* [Data segment]

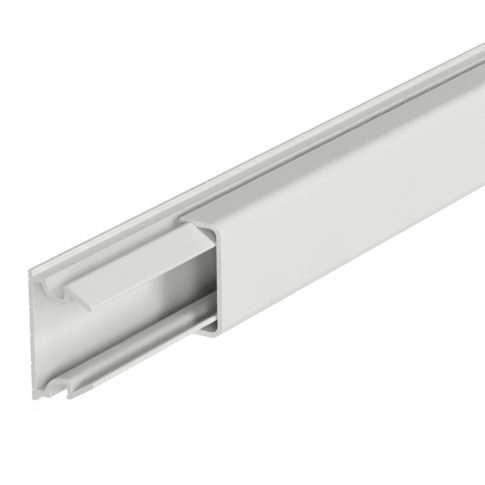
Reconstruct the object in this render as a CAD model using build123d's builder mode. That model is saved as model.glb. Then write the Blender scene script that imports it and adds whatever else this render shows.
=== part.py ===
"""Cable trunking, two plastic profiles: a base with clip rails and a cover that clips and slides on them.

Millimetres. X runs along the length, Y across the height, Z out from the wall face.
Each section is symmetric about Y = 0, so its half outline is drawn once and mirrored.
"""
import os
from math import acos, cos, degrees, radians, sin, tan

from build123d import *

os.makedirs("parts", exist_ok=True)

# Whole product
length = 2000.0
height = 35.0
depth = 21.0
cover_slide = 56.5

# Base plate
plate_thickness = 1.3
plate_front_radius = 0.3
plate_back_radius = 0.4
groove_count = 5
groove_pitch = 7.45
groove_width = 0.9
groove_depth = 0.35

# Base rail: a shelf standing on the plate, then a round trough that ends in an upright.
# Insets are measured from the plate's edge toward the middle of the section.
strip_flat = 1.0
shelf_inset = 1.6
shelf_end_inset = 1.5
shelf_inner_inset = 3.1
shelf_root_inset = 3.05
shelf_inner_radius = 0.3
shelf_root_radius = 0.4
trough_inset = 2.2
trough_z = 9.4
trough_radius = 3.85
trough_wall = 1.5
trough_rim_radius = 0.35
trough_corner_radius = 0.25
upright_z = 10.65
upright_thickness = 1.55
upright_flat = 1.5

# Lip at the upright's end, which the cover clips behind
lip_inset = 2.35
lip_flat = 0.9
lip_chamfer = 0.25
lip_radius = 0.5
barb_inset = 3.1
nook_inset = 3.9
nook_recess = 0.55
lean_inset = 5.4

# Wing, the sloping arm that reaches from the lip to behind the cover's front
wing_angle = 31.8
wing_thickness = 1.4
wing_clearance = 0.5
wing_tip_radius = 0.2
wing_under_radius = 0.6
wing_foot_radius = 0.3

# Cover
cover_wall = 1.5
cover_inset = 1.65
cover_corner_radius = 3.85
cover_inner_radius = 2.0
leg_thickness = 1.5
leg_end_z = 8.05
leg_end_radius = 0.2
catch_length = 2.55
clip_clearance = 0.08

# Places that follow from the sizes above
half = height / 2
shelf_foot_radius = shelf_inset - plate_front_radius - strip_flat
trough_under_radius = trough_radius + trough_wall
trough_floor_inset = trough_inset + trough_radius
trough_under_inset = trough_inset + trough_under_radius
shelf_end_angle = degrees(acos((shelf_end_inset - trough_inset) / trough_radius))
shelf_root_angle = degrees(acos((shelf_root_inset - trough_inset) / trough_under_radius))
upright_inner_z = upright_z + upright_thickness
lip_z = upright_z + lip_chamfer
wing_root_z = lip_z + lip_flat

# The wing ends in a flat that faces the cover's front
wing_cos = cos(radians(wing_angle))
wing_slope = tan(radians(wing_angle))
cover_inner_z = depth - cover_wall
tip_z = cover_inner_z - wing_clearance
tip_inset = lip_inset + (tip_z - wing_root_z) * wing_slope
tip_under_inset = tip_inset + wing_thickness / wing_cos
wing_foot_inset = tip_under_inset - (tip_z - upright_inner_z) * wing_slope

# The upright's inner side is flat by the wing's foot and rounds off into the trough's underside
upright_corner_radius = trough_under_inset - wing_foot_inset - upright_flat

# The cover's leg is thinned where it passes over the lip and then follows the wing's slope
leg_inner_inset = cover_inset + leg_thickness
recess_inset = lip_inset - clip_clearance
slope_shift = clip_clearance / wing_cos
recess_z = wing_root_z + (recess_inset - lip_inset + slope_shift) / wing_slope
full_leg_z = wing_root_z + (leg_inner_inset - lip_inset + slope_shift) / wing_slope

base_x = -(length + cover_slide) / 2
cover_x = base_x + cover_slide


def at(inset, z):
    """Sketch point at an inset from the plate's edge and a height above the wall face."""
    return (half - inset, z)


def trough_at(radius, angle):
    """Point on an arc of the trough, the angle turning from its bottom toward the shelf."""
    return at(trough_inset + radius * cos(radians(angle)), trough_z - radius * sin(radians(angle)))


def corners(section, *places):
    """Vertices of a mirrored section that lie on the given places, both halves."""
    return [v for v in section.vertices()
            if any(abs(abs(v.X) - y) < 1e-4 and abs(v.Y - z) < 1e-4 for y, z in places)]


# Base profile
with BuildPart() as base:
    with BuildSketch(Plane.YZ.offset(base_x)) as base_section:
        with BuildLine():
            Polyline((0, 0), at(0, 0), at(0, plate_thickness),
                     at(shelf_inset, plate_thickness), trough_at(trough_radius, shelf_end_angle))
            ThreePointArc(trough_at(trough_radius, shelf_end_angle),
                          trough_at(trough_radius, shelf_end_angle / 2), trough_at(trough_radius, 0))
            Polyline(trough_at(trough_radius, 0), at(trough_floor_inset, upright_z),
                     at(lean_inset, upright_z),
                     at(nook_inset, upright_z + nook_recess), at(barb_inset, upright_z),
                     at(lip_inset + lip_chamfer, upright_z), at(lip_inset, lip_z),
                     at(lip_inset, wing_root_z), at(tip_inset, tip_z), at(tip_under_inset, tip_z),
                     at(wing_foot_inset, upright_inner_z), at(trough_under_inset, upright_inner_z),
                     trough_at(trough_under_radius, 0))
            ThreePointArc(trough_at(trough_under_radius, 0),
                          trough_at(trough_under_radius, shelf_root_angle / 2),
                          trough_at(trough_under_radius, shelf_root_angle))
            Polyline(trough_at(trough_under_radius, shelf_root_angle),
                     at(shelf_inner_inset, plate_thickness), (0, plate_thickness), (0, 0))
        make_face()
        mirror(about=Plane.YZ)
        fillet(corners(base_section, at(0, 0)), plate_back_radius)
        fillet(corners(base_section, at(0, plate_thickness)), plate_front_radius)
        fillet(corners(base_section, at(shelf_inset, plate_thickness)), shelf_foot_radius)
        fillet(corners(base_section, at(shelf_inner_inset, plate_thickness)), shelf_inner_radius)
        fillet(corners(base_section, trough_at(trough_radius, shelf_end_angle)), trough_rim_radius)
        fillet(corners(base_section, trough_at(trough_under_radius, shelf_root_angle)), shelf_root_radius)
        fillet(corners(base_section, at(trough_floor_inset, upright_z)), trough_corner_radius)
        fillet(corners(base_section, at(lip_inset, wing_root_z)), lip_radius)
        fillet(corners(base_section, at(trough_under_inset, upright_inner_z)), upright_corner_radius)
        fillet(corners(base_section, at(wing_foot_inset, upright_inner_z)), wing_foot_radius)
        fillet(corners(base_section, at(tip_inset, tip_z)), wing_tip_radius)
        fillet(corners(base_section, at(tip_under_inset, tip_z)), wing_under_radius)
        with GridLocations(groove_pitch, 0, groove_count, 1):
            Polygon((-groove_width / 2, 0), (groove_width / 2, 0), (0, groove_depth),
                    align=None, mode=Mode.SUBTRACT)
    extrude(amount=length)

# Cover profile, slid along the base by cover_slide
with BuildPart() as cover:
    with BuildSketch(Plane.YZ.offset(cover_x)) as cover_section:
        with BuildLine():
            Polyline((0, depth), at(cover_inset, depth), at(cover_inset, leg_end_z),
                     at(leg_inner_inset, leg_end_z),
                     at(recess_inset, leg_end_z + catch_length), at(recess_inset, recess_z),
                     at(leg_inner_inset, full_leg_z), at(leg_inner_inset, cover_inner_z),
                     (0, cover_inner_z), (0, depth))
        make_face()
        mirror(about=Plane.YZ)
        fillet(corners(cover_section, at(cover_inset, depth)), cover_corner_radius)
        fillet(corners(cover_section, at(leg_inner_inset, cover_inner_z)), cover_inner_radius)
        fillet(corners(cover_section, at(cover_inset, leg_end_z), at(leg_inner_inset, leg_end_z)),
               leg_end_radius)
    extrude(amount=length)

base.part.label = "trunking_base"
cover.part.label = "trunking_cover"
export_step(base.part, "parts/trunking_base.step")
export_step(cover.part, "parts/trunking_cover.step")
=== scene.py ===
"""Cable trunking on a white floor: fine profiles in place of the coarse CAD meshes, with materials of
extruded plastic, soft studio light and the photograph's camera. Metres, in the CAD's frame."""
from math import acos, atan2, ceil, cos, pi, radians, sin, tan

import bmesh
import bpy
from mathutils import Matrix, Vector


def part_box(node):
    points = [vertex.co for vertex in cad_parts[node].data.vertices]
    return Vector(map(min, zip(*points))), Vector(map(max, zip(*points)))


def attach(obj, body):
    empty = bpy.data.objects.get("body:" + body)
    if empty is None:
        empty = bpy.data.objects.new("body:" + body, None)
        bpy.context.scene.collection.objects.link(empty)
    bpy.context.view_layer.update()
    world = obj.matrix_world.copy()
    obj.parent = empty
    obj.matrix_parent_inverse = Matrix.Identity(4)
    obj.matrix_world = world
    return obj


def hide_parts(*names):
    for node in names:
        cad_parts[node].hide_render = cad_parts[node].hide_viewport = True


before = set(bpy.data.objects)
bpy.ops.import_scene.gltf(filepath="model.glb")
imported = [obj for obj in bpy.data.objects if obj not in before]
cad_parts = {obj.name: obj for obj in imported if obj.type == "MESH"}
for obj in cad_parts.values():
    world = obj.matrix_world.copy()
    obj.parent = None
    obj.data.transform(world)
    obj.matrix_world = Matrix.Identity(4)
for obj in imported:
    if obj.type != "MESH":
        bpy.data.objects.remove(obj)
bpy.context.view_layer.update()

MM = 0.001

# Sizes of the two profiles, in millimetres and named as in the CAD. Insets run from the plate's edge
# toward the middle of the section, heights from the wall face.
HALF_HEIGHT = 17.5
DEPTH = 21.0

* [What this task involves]
Return each line of the listing that holds the string "body".

* [Complete answer]
def attach(obj, body):
    empty = bpy.data.objects.get("body:" + body)
        empty = bpy.data.objects.new("body:" + body, None)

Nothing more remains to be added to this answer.